> _GOAL_: Beginning with the line that contains "Write part 2 of" and ending with the line that contains "return total * 2 - 1", reproduce each line exactly; include both and add nothing.

> _DATA RECORDS_:

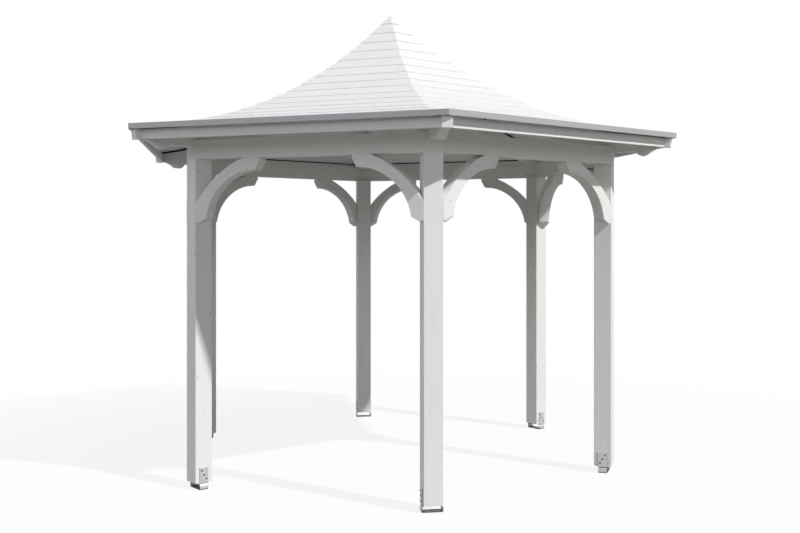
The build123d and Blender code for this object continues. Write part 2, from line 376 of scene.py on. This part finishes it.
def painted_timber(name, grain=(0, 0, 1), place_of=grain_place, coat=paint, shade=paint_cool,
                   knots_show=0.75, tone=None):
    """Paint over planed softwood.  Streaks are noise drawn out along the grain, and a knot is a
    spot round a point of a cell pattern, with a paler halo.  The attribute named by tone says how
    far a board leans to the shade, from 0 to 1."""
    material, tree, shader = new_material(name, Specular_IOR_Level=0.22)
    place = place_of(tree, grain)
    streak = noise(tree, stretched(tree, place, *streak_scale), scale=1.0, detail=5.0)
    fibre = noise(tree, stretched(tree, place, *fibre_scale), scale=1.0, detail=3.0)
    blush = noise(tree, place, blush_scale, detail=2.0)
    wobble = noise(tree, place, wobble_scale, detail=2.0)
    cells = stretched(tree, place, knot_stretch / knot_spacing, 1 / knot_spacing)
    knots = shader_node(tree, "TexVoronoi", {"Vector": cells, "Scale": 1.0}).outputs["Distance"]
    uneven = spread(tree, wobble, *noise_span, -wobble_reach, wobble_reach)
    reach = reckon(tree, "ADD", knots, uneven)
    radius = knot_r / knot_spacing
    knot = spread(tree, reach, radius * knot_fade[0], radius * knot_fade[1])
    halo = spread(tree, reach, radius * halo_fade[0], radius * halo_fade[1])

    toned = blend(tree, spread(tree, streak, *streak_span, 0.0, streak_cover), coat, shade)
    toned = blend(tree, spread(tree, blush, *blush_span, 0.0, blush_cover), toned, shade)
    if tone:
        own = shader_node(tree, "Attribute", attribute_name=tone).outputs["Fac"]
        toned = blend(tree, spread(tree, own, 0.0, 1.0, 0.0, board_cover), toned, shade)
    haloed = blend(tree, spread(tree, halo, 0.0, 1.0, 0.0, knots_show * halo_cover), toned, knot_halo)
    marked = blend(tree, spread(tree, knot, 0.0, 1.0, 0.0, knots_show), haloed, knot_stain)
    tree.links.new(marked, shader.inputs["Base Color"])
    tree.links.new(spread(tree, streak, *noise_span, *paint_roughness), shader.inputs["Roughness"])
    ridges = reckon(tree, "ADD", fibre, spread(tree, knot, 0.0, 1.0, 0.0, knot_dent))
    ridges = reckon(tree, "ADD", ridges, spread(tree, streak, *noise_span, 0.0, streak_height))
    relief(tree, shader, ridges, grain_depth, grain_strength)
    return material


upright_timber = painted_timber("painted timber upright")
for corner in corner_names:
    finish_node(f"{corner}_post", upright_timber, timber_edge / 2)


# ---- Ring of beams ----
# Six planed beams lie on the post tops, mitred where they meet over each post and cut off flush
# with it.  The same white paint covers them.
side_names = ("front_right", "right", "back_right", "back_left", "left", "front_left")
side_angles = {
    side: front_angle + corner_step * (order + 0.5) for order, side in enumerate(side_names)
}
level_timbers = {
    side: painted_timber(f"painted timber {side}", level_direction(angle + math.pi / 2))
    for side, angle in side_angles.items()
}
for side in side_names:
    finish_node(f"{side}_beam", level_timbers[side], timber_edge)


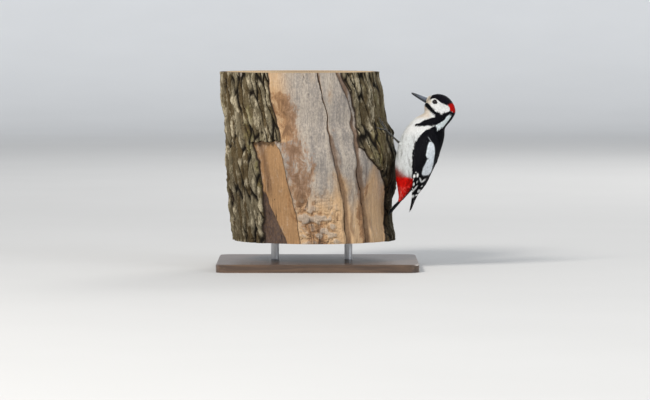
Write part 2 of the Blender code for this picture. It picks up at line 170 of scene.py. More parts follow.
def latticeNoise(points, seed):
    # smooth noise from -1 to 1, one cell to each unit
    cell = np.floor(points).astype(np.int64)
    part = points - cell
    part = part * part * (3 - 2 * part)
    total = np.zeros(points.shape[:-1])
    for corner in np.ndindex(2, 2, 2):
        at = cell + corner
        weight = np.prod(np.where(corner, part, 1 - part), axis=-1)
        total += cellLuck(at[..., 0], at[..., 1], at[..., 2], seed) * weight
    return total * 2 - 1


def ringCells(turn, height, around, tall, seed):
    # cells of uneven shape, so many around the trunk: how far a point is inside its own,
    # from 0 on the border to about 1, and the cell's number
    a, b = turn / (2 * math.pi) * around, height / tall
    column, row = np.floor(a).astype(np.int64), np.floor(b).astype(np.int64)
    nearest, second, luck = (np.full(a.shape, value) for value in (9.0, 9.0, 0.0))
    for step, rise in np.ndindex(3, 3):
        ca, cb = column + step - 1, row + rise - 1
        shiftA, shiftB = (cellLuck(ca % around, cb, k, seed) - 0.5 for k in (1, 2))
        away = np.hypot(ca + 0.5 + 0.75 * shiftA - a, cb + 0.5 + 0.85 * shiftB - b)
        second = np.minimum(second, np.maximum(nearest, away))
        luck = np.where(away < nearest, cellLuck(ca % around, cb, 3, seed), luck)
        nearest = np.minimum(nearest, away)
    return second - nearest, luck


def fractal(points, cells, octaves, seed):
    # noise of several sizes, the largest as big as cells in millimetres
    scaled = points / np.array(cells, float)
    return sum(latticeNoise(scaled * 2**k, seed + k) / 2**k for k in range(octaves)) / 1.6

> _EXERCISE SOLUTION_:
Write part 2 of the Blender code for this picture. It picks up at line 170 of scene.py. More parts follow.
def latticeNoise(points, seed):
    # smooth noise from -1 to 1, one cell to each unit
    cell = np.floor(points).astype(np.int64)
    part = points - cell
    part = part * part * (3 - 2 * part)
    total = np.zeros(points.shape[:-1])
    for corner in np.ndindex(2, 2, 2):
        at = cell + corner
        weight = np.prod(np.where(corner, part, 1 - part), axis=-1)
        total += cellLuck(at[..., 0], at[..., 1], at[..., 2], seed) * weight
    return total * 2 - 1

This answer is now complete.